Sunday, October 24, 2010

Mark Mobius: The China bull market is back

From Bloomberg:

China stocks will extend their rally after entering a bull market yesterday as investors increase purchases in a market that lagged behind gains in Asia, according to Templeton Asset Management Ltd.'s Mark Mobius.

"It's going to continue, yes, it's sustainable," Mobius, who oversees about $40 billion as chairman of Templeton's emerging markets group, said in an interview in Kuala Lumpur. "People will say 'hey, Malaysia's gone up, Indonesia's gone up, now let's go to China,' it'll get rotation."

The Shanghai Composite Index is Asia's worst performer this year, with a 13 percent decline as the government boosted measures to slow the economy and cool property prices. At the same time, Indonesia's Jakarta Composite Index has rallied 40 percent, Thailand's SET Index has jumped 33 percent and Malaysia's FTSE Bursa Malaysia KLCI Index has risen 17 percent.

The Chinese gauge has rebounded 20 percent from the 2010 low on July 5, the threshold some investors consider the beginning of a bull market, on signs the nation's economic growth will remain resilient and the yuan will continue to strengthen.

"China now is going to start picking up because the rest of the world is picking up," Mobius said. "That's what will happen, because China's been behind."
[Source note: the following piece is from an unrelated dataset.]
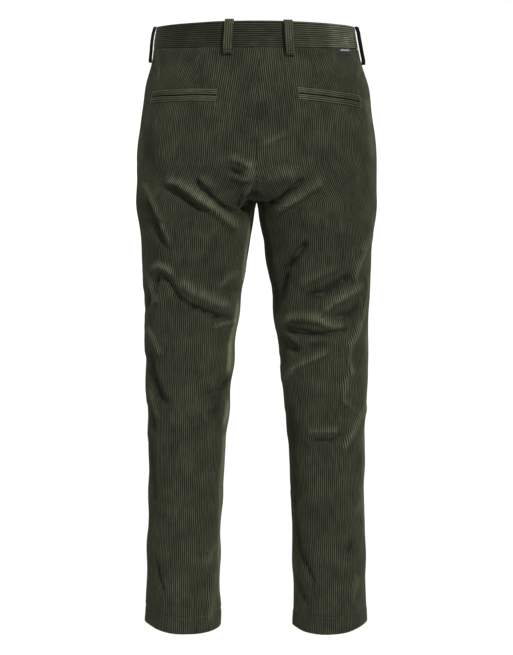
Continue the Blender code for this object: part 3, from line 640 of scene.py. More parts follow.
def ribbed_wall(name, side, face, rows, start, end, grain_share, sink=None, dents=None,
                hem_rows=0, allowances=(None, None), in_seat=None):
    """A piece of corduroy between two places across each row: its ribbed right side, its
    wrong side within, and closed edges. grain_share says where in a row the ribs are
    straight. sink lowers the whole piece, and the last hem_rows are turned up inside.
    allowances give, for either edge, each row's width of seam allowance, and
    in_seat says which rows lie above the crotch."""
    across, height = spread(rows, start, end, ARC_STEPS)
    plain = plain_surface(side, face, across, height)
    steps = np.linalg.norm(np.diff(plain, axis=1), axis=2)
    run = np.concatenate([np.zeros((len(rows), 1)), np.cumsum(steps, axis=1)], axis=1)
    before = start * PANEL_WIDTH
    grain = grain_share * (before + run[:, -1]) - before
    ribs = np.arange(-RIBS_EACH_WAY, RIBS_EACH_WAY)
    columns = (ribs[:, None] + RIB_PLACES).ravel() * RIB_PITCH
    levels = np.tile(RIB_LEVELS, len(ribs)) * RIB_HEIGHT
    if dents is back_dents:
        aside, up = dart_offset(side, photo_pixels(plain))

    ids = np.empty((len(rows), len(columns)), dtype=np.int64)
    all_across, all_height, all_lift, all_cut = [], [], [], []
    total = 0
    for index, row in enumerate(rows):
        width = run[index, -1]
        target = grain[index] + columns
        shift = np.zeros(len(columns))
        if dents is back_dents:
            dart = np.interp(0.0, side * aside[index], run[index])
            take = DART_TAKE * np.clip(np.interp(dart, run[index], up[index]), 0.0, 1.0)
            shifted = np.where(target < dart, np.minimum(dart, target + take), target)
            shift = shifted - target
            target = shifted
        target = np.where(target < EDGE_SNAP, 0.0, target)
        target = np.where(target > width - EDGE_SNAP, width, target)
        places, first, number = np.unique(target, return_index=True, return_inverse=True)
        ids[index] = total + number
        total += len(places)
        edge = (places == 0.0) | (places == width)
        rib = np.where(edge, 0.0, levels[first])
        to_edge = np.minimum(places, width - places)
        roll = EDGE_ROLL * np.clip(1 - to_edge / EDGE_ROLL_WIDTH, 0.0, 1.0) ** 2
        inwards = -1.0 if index >= len(rows) - hem_rows + 2 else 1.0
        row_across = np.interp(places, run[index], across[index])
        row_height = np.interp(places, run[index], height[index])
        all_across.append(row_across)
        all_height.append(row_height)
        all_lift.append(row.lift + inwards * (rib - roll))
        flat = places - grain[index] - np.where(edge, 0.0, shift[first])
        all_cut.append(np.stack([flat, row_height], axis=1))
    faces = grid_faces(ids)
    outside = len(faces)

    reach = [number for number, row in enumerate(rows[:len(rows) - hem_rows])
             if row.side_height >= rows[-1].side_height]
    picked = np.linspace(0, len(reach) - 1, WRONG_SIDE_ROWS).round().astype(int)
    picked = np.unique(picked)
    back_across, back_height = spread([rows[number] for number in picked], start[picked],
                                      end[picked], WRONG_SIDE_COLUMNS)
    lifts = [np.concatenate(all_lift), np.full(back_across.size, WRONG_SIDE_LIFT)]
    places = np.concatenate(all_across + [back_across.ravel()])
    heights = np.concatenate(all_height + [back_height.ravel()])
    lifts = np.concatenate(lifts)
    if sink is not None:
        lifts = lifts + sink(places, heights)
    placed = [cloth_points(side, face, places, heights, lifts, dents)]
    plain = plain_surface(side, face, places, heights)
    # Painted light for the colour: a painted highlight along each crease's crest and painted
    # shade in its trough, and on a back the painted light and shade of its own table, faded near
    # the seams.
    tone = creases(face, plain, places, np.zeros(2)) / FULL_PAINTED_SHADE_DEPTH
    if face > 0:
        below = np.where(plain[..., 2] < CROTCH_HEIGHT, 1 - places, 1.0)
        from_seam = np.minimum(places, below) * PANEL_WIDTH
        shades = crease_field(BACK_PAINTED_LIGHT, photo_pixels(plain), np.zeros(2)) / FULL_PAINTED_SHADE_DEPTH
        tone += shades * soft_step(from_seam / SHADE_FADE)
    painted_light = [np.where(tone > 0, CREST_SHARE * tone, tone)]
    cut = all_cut + [np.stack([places[total:] * PANEL_WIDTH, heights[total:]], axis=1)]
    back_ids = total + np.arange(back_across.size).reshape(back_across.shape)
    total += back_ids.size
    for column, wide in zip((0, -1), allowances):
        if wide is not None:
            flap = allowance(side, face, column, wide[picked], back_height[:, column],
                             in_seat[picked])
            flap_ids = total + np.arange(flap.size // 3).reshape(flap.shape[:2])
            total += flap_ids.size
            placed.append(flap.reshape(-1, 3))
            painted_light.append(np.zeros(flap_ids.size))
            cut.append(np.zeros((flap_ids.size, 2)))
            parts = (flap_ids, back_ids) if column == 0 else (back_ids, flap_ids[:, ::-1])
            back_ids = np.concatenate(parts, axis=1)
    placed = np.concatenate(placed)

    faces += grid_faces(back_ids)
    faces += lace(list(ids[:, 0]), list(back_ids[:, 0]))
    faces += lace(list(ids[:, -1]), list(back_ids[:, -1]))
    faces += lace(list(dict.fromkeys(ids[0])), list(back_ids[0]))
    faces += lace(list(dict.fromkeys(ids[-1])), list(back_ids[-1]))
    return finish_mesh(name, placed, faces, np.concatenate(cut),
                       range(outside, len(faces)), np.concatenate(painted_light))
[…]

China's manufacturing expanded at the fastest pace in four months in September, while industrial output rose 13.9 percent in August, exceeding economists' estimates. Citing the economy's outlook, Moody's Investors Service on Oct. 8 put the nation's debt rating on review for a possible upgrade. The yuan has gained 2.3 percent this year.

Fund Flows

Mobius told reporters in Kuala Lumpur yesterday that the flow of funds into Asia is "sustainable, but with corrections along the way."

"The valuations are not excessive. We're not seeing the kind of things we saw during the dot-com boom, where nobody really cared about earnings, they cared about the spending," he said. "It's sustainable, because countries growing at 10 percent means that earnings for companies are growing at least that much, probably double that."

Overseas investors pumped the most cash into emerging- market equities since late 2007 in October and Asia bond funds attracted more capital on further signs growth in developed nations is slowing, according to EPFR Global on Oct. 8.

The equity funds received net inflows of more than $6 billion in the week ended Oct. 6, the biggest amount in 33 months, the Cambridge, Massachusetts-based research company said in an e-mailed statement. Investors added $1.1 billion to funds dedicated to emerging-market debt, it said.

Inflows are breaking records since EPFR started tracking the data in 1995 on speculation central banks will join Japan's monetary easing, releasing more capital that can be invested in higher-yielding assets.